Second, Huspon argues that the CAB inappropriately relied upon the testimony of a "confidential informant" without first making a credibility determination. Initially, Huspon waived this argument by failing to raise it in the district court. See Moffat v. Broyles, 288 F.3d 978, 2002 WL 816718 (7th Cir. 2002). [**4] But there is no support in the record for Huspon's allegation that any confidential informant was used in the investigation. Instead, it appears that the evidence was collected solely by the prison's Internal Affairs Officer as part of a general review. Although there is no evidence of a confidential informant, the prison did, in fact, withhold evidence from Huspon on the basis that the information was confidential. But the prison's decision to withhold these materials did not deprive Huspon of due process, because he was provided with a sufficient explanation of the need to preserve the confidentiality of the investigation. Ponte v. Real, 471 U.S. 491, 496-97, 85 L. Ed. 2d 553, 105 S. Ct. 2192 (1985); Whitlock v. Johnson, 153 F.3d 380, 386 (7th Cir. 1998). [*56]
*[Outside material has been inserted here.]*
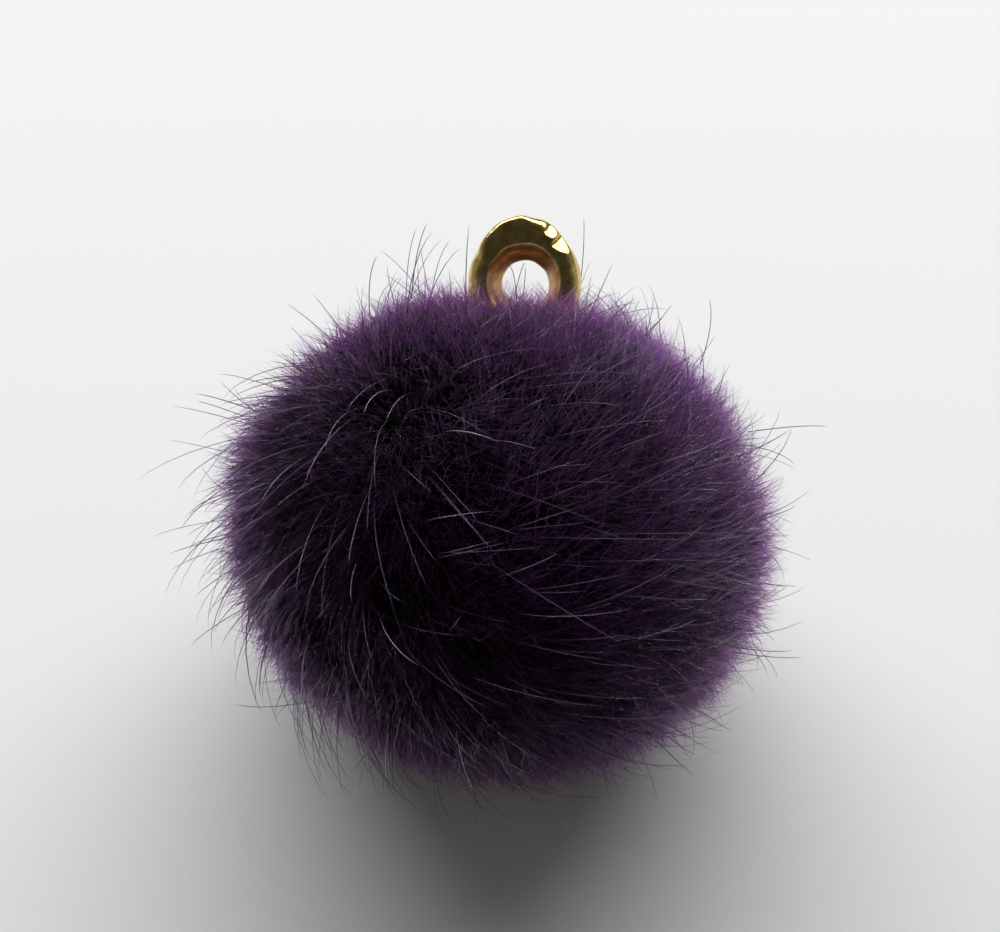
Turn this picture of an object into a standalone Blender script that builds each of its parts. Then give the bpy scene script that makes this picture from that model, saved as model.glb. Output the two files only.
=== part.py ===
"""A pom pom charm: a ball of dense faux fur with a gold-plated hanging loop.

The ball lies on its side on a flat surface, so its loop points back and up. Its fur is an oval
backing with locks of pile that stand apart but for their roots. Each lock leans away from the
fur's parting, which faces up and to the front. Units are metres, +Z is up, the front is -Y, and
the origin is the middle of the small flat spot that the ball rests on.
"""

import math
import random
from collections import namedtuple

import bmesh
import bpy
from mathutils import Matrix, Vector, noise

MM = 0.001
TURN = 2 * math.pi
UP = Vector((0, 0, 1))
DOWN = -UP

# The fur's dense outline: an oval of revolution, drawn in along the loop's axis.
FUR_WIDTH = 20.0 * MM
FUR_DEPTH = 17.5 * MM
CENTRE_HEIGHT = 8.7 * MM
CENTRE = Vector((0, 0, CENTRE_HEIGHT))

# Shares of the dense outline's radius
BACKING = 0.70
TUFT_REACH = (0.97, 1.06)
GUARD_REACH = (1.18, 1.27)

# Directions from the ball's middle: rise above the surface, and turn from the back to the right
LOOP_RISE, LOOP_TURN = math.radians(39.5), math.radians(10.4)
PARTING_RISE, PARTING_TURN = math.radians(62), math.radians(-143)
LOOP_FACE_RISE, LOOP_FACE_TURN = math.radians(50), math.radians(180)

# How the pile lies
NAP_LEAN = 0.38  # swing about the ball's middle, in radians, of a lock as tall as the fur
SPLAY = 0.30  # the same, outwards round the resting spot
SPLAY_RANGE = (0.0, 0.9)  # where it grows, as how far a direction points down
LEAN_LIMIT = 1.6  # the most that a taller lock leans, as a multiple of that
UPRIGHT_RANGE = (math.radians(26), math.radians(80))  # from the loop's axis, where the lean grows
LUMP_SIZE, LUMP_SHARE = 0.55, 0.035  # in radians, and in shares of the radius
HALVINGS = 30  # how finely a lock is shortened to the surface
SEED = 30

# The locks: one on each face of a ball of 320 triangles, but for the two pressed places
BALL_SUBDIVISIONS = 3
FACE_JITTER = 0.035  # in radians
GUARD_LOCKS = 64
MOST_LOCKS = 300
BARE_ROUND_LOOP = math.radians(24)
BARE_ROUND_SPOT = math.radians(21)

# A lock's sections: how far up it they are, and how wide, as a share of its own cell
Section = namedtuple("Section", "up width")
TUFT = (Section(0.00, 0.80), Section(0.38, 0.77), Section(0.76, 0.54))
GUARD = (Section(0.00, 0.80), Section(0.24, 0.72), Section(0.48, 0.34), Section(0.74, 0.16))

# The loop: a cast ring that is thickest at its top, a little to the left of its axis
WIRE = 1.07 * MM
HOLE_RADIUS = 0.85 * MM
LOOP_OUT = 9.02 * MM  # its middle, from the ball's middle
TOP_RISE = 0.52 * MM
TOP_TURN = math.radians(-5)
TOP_SHARPNESS = 4
FLAT_TOP_RISE = 0.47 * MM  # the rise is cast off flat here
LOOP_SEGMENTS, WIRE_SIDES = 48, 12
CLEARANCE = 0.315 * MM  # 0.3 mm between the flat facets

# Pressed pile, as rings out from the ball's middle: gathered in flutes round the loop's foot, and
# flat under the ball. A flute's hollow is given as a share of its ridge's radius.
Ring = namedtuple("Ring", "out radius hollow")
COLLAR = (
    Ring(4.6 * MM, 1.8 * MM, 1.0),
    Ring(6.9 * MM, 2.75 * MM, 0.88),
    Ring(8.1 * MM, 2.95 * MM, 0.86),
    Ring(8.5 * MM, 2.45 * MM, 0.95),
)
SPOT = (
    Ring(6.0 * MM, 2.0 * MM, 1.0),
    Ring(8.3 * MM, 2.1 * MM, 0.9),
    Ring(CENTRE_HEIGHT, 1.8 * MM, 1.0),
)
PRESSED_SIDES = 24


def direction_of(rise, turn):
    """The unit vector at a rise above the surface and a turn from the back towards the right."""
    return Vector((math.sin(turn) * math.cos(rise), math.cos(turn) * math.cos(rise), math.sin(rise)))


LOOP_AXIS = direction_of(LOOP_RISE, LOOP_TURN)
PARTING = direction_of(PARTING_RISE, PARTING_TURN)


def ramp(value, low, high):
    """0 below low, 1 above high, and a smooth step between."""
    share = min(max((value - low) / (high - low), 0.0), 1.0)
    return share * share * (3 - 2 * share)


def lump(direction):
    """The fur's unevenness in a direction, as a factor near 1."""
    return 1 + LUMP_SHARE * noise.noise(direction / LUMP_SIZE)


def fur_radius(direction):
    """The dense outline's distance from the ball's middle."""
    along = direction.dot(LOOP_AXIS)
    across = 1 - along * along
    oval = math.sqrt(across / (FUR_WIDTH / 2) ** 2 + (along / (FUR_DEPTH / 2)) ** 2)
    return lump(direction) / oval


def away_from(pole, direction):
    """The tangent that leads away from a pole: 0 long at the pole, 1 long a quarter turn from it."""
    return direction * direction.dot(pole) - pole


def swing(direction):
    """Which way and how far the pile leans there, as a step across the unit ball."""
    upright = ramp(direction.angle(LOOP_AXIS), *UPRIGHT_RANGE)
    near_floor = ramp(direction.dot(DOWN), *SPLAY_RANGE)
    nap = NAP_LEAN * upright * away_from(PARTING, direction)
    return nap + SPLAY * near_floor * away_from(DOWN, direction)


def pile_point(direction, share):
    """Where pile rooted in a direction has got to at a share of the fur's radius.

    It is one flow for the whole ball, so locks with roots apart stay apart up to their tips.
    """
    rise = max((share - BACKING) / (1 - BACKING), 0.0)
    lean = LEAN_LIMIT * math.tanh(rise / LEAN_LIMIT)
    leaning = (direction + lean * swing(direction)).normalized()
    return CENTRE + leaning * fur_radius(leaning) * share


def reach_above_floor(direction, reach):
    """A lock's reach, shortened so that its tip comes down level with the surface."""
    if pile_point(direction, reach).z >= 0:
        return reach
    low, high = BACKING, reach
    for _ in range(HALVINGS):
        middle = (low + high) / 2
        if pile_point(direction, middle).z < 0:
            high = middle
        else:
            low = middle
    return low


def grow_lock(shape, face, sections, reach):
    """Grows one three-sided lock out of a face of the backing, up to a pointed tip."""
    roots = [(vertex.co - CENTRE).normalized() for vertex in face.verts]
    middle = sum(roots, Vector()).normalized()
    reach = reach_above_floor(middle, reach)
    for section in sections:
        face = bmesh.ops.extrude_discrete_faces(shape, faces=[face])["faces"][0]
        share = BACKING + section.up * (reach - BACKING)
        for vertex, root in zip(face.verts, roots):
            vertex.co = pile_point(middle.lerp(root, section.width).normalized(), share)
    tip = bmesh.ops.poke(shape, faces=[face])["verts"][0]
    tip.co = pile_point(middle, reach)
    tip.co.z = max(tip.co.z, 0.0)


def fur_mesh():
    """The backing with its locks."""
    chance = random.Random(SEED)
    shape = bmesh.new()
    bmesh.ops.create_icosphere(shape, subdivisions=BALL_SUBDIVISIONS, radius=1)
    for vertex in shape.verts:
        shift = Vector([chance.uniform(-FACE_JITTER, FACE_JITTER) for _ in range(3)])
        vertex.co = pile_point((vertex.co + shift).normalized(), BACKING)
    furred = []
    for face in shape.faces:
        direction = face.calc_center_median() - CENTRE
        clear_of_loop = direction.angle(LOOP_AXIS) > BARE_ROUND_LOOP
        if clear_of_loop and direction.angle(DOWN) > BARE_ROUND_SPOT:
            furred.append(face)
    furred = furred[:MOST_LOCKS]
    long_ones = set(chance.sample(range(len(furred)), GUARD_LOCKS))
    for index, face in enumerate(furred):
        if index in long_ones:
            grow_lock(shape, face, GUARD, chance.uniform(*GUARD_REACH))
        else:
            grow_lock(shape, face, TUFT, chance.uniform(*TUFT_REACH))
    mesh = bpy.data.meshes.new("fur_ball")
    shape.to_mesh(mesh)
    shape.free()
    print(f"{len(furred)} locks, {GUARD_LOCKS} of them long")
    return mesh


def pressed_mesh(name, rings):
    """Pile pressed together along +Z, from its lowest ring to its highest, with flat ends."""
    shape = bmesh.new()
    loops = []
    for ring in rings:
        loop = []
        for side in range(PRESSED_SIDES):
            angle = TURN * side / PRESSED_SIDES
            radius = ring.radius * (ring.hollow if side % 2 else 1.0)
            loop.append(shape.verts.new((radius * math.cos(angle), radius * math.sin(angle), ring.out)))
        loops.append(loop)
    for lower, upper in zip(loops, loops[1:]):
        for side in range(PRESSED_SIDES):
            after = (side + 1) % PRESSED_SIDES
            shape.faces.new((lower[side], lower[after], upper[after], upper[side]))
    shape.faces.new(loops[0][::-1])
    shape.faces.new(loops[-1])
    mesh = bpy.data.meshes.new(name)
    shape.to_mesh(mesh)
    shape.free()
    return mesh


def loop_mesh(name, spare):
    """The loop round the local Y axis, with its flat top at +Z, grown all over by a spare width."""
    shape = bmesh.new()
    hole = HOLE_RADIUS - spare
    plain = HOLE_RADIUS + WIRE + spare
    rings = []
    for segment in range(LOOP_SEGMENTS):
        angle = TURN * segment / LOOP_SEGMENTS
        towards_top = max(math.cos(angle - TOP_TURN), 0.0)
        outer = plain + TOP_RISE * towards_top**TOP_SHARPNESS
        if towards_top > 0:
            outer = min(outer, (plain + FLAT_TOP_RISE) / towards_top)
        middle, half = (outer + hole) / 2, (outer - hole) / 2
        ring = []
        for side in range(WIRE_SIDES):
            around = TURN * side / WIRE_SIDES
            out = middle + half * math.cos(around)
            depth = (WIRE / 2 + spare) * math.sin(around)
            ring.append(shape.verts.new((out * math.sin(angle), depth, out * math.cos(angle))))
        rings.append(ring)
    for index, ring in enumerate(rings):
        following = rings[(index + 1) % LOOP_SEGMENTS]
        for side in range(WIRE_SIDES):
            after = (side + 1) % WIRE_SIDES
            shape.faces.new((ring[side], following[side], following[after], ring[after]))
    bmesh.ops.recalc_face_normals(shape, faces=shape.faces)
    mesh = bpy.data.meshes.new(name)
    shape.to_mesh(mesh)
    shape.free()
    return mesh


def material(name, colour, roughness, metallic=0.0, sheen=0.0):
    """A Principled material of one colour."""
    made = bpy.data.materials.new(name)
    made.use_nodes = True
    shader = made.node_tree.nodes["Principled BSDF"]
    shader.inputs["Base Color"].default_value = (*colour, 1)
    shader.inputs["Roughness"].default_value = roughness
    shader.inputs["Metallic"].default_value = metallic
    shader.inputs["Sheen Weight"].default_value = sheen
    made.diffuse_color = (*colour, 1)
    return made


def place(name, mesh, parent=None, axis=UP, facing=None):
    """Puts a mesh in the scene, its +Z along an axis and its -Y towards where it faces."""
    made = bpy.data.objects.new(name, mesh)
    bpy.context.scene.collection.objects.link(made)
    made.parent = parent
    if facing:
        depth = (axis * facing.dot(axis) - facing).normalized()
        made.matrix_local = Matrix((depth.cross(axis), depth, axis)).transposed().to_4x4()
    else:
        made.matrix_local = UP.rotation_difference(axis).to_matrix().to_4x4()
    return made


def cut_or_join(fur, tool, operation):
    """Adds a helper to the fur ball, or takes it away, and hides the helper."""
    tool.hide_render = True
    tool.display_type = "WIRE"
    step = fur.modifiers.new(f"{operation.lower()} {tool.name}", "BOOLEAN")
    step.operation = operation
    step.object = tool


def build_loop(ball):
    """The hanging loop, and the guide that clears its seat in the fur."""
    facing = direction_of(LOOP_FACE_RISE, LOOP_FACE_TURN)
    loop = place("hanging_loop", loop_mesh("hanging_loop", 0.0), ball, LOOP_AXIS, facing)
    seat = place("loop_seat_guide", loop_mesh("loop_seat_guide", CLEARANCE), ball, LOOP_AXIS, facing)
    for piece in (loop, seat):
        piece.location = LOOP_AXIS * LOOP_OUT
    loop.data.shade_smooth()
    loop.data.materials.append(material("gold_plate", (0.72, 0.46, 0.16), 0.22, metallic=1.0))
    return seat


def build_fur(ball, seat):
    """The fur ball, with its pile pressed round the loop's foot and flat under the ball."""
    fur = place("fur_ball", fur_mesh())
    collar = place("collar_guide", pressed_mesh("collar_guide", COLLAR), ball, LOOP_AXIS)
    spot = place("spot_guide", pressed_mesh("spot_guide", SPOT), ball, DOWN)
    cut_or_join(fur, collar, "UNION")
    cut_or_join(fur, spot, "UNION")
    cut_or_join(fur, seat, "DIFFERENCE")
    fur.data.materials.append(material("faux_fur", (0.035, 0.012, 0.042), 0.75, sheen=0.5))


def build():
    for old in list(bpy.data.objects):
        bpy.data.objects.remove(old, do_unlink=True)
    ball = bpy.data.objects.new("ball_middle", None)
    ball.location = CENTRE
    bpy.context.scene.collection.objects.link(ball)
    seat = build_loop(ball)
    build_fur(ball, seat)


build()
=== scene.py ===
# %% [markdown]
# # A faux fur pom pom charm
# A pom pom charm is a round of faux fur, gathered into a ball with its pile outwards, with a small
# gold-plated loop in the gathered pole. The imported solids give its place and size. This script
# dresses them: a dark skin, some 130 thousand fine hairs, long guard hairs and a smooth loop.

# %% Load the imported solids
import math

import bmesh
import bpy
import numpy as np
from mathutils import Matrix, Vector, kdtree, noise


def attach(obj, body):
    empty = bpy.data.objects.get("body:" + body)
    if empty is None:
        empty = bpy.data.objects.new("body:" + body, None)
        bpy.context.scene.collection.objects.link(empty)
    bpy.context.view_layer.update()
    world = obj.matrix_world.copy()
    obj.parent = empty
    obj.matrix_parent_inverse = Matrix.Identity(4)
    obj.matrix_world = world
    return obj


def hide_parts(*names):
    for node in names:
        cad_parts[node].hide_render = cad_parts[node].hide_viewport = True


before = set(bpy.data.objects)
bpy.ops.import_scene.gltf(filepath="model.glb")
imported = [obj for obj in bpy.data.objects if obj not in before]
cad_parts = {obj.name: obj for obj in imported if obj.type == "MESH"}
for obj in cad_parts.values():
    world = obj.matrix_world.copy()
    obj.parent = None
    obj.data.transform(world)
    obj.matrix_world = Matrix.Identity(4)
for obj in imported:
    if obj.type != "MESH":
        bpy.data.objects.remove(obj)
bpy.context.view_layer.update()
print("solids:", sorted(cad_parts))

# %% [markdown]
# ## Sizes and directions
# Everything below is in millimetres, and turns to metres where a mesh is made. The ball's sizes and
# the loop's axis repeat those of the solids, so the fur lies on them: an oval drawn in along that
# axis. The parting is where the pile of the unseen back leans apart.

# %% Sizes and directions
MM = 0.001
TURN = 2 * math.pi
SEED = 30
# Without its own seed, Blender's vector noise follows the clock
noise.seed_set(SEED)


def direction_of(rise, turn):
    """The unit vector at a rise above the floor and a turn from the back to the right: degrees."""
    rise, turn = math.radians(rise), math.radians(turn)
    level = math.cos(rise)
    return np.array([math.sin(turn) * level, math.cos(turn) * level, math.sin(rise)])


FUR_WIDTH, FUR_DEPTH = 20.0, 17.5
CENTRE = np.array([0.0, 0.0, 8.7])
LOOP_AXIS = direction_of(39.5, 10.4)
PARTING = direction_of(62, -118)
TO_CAMERA = direction_of(50, 180)
DOWN = np.array([0.0, 0.0, -1.0])
print("loop axis", LOOP_AXIS.round(3), "parting", PARTING.round(3))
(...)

Third, Huspon asserts that the CAB's decision was not supported by "some evidence," as required by Webb, 224 F.3d at 652. Huspon argues that the conduct report and statements are false and lack credibility. The record without doubt contains "some evidence" to support the CAB's findings: Wisehart's statement. See McPherson v. McBride, 188 F.3d 784, 786 (7th Cir. 1999) (holding that conduct report [**5] alone provides "some evidence"). Under the "some evidence" standard, we will not "conduct an examination of the entire record, independently assess witness credibility, or weigh the evidence" as Huspon asks us to do. Superintendent, Mass. Corr. Inst., Walpole v. Hill, 472 U.S. 445, 455, 86 L. Ed. 2d 356, 105 S. Ct. 2768-56 (1985). Accordingly, the district court judgment is AFFIRMED.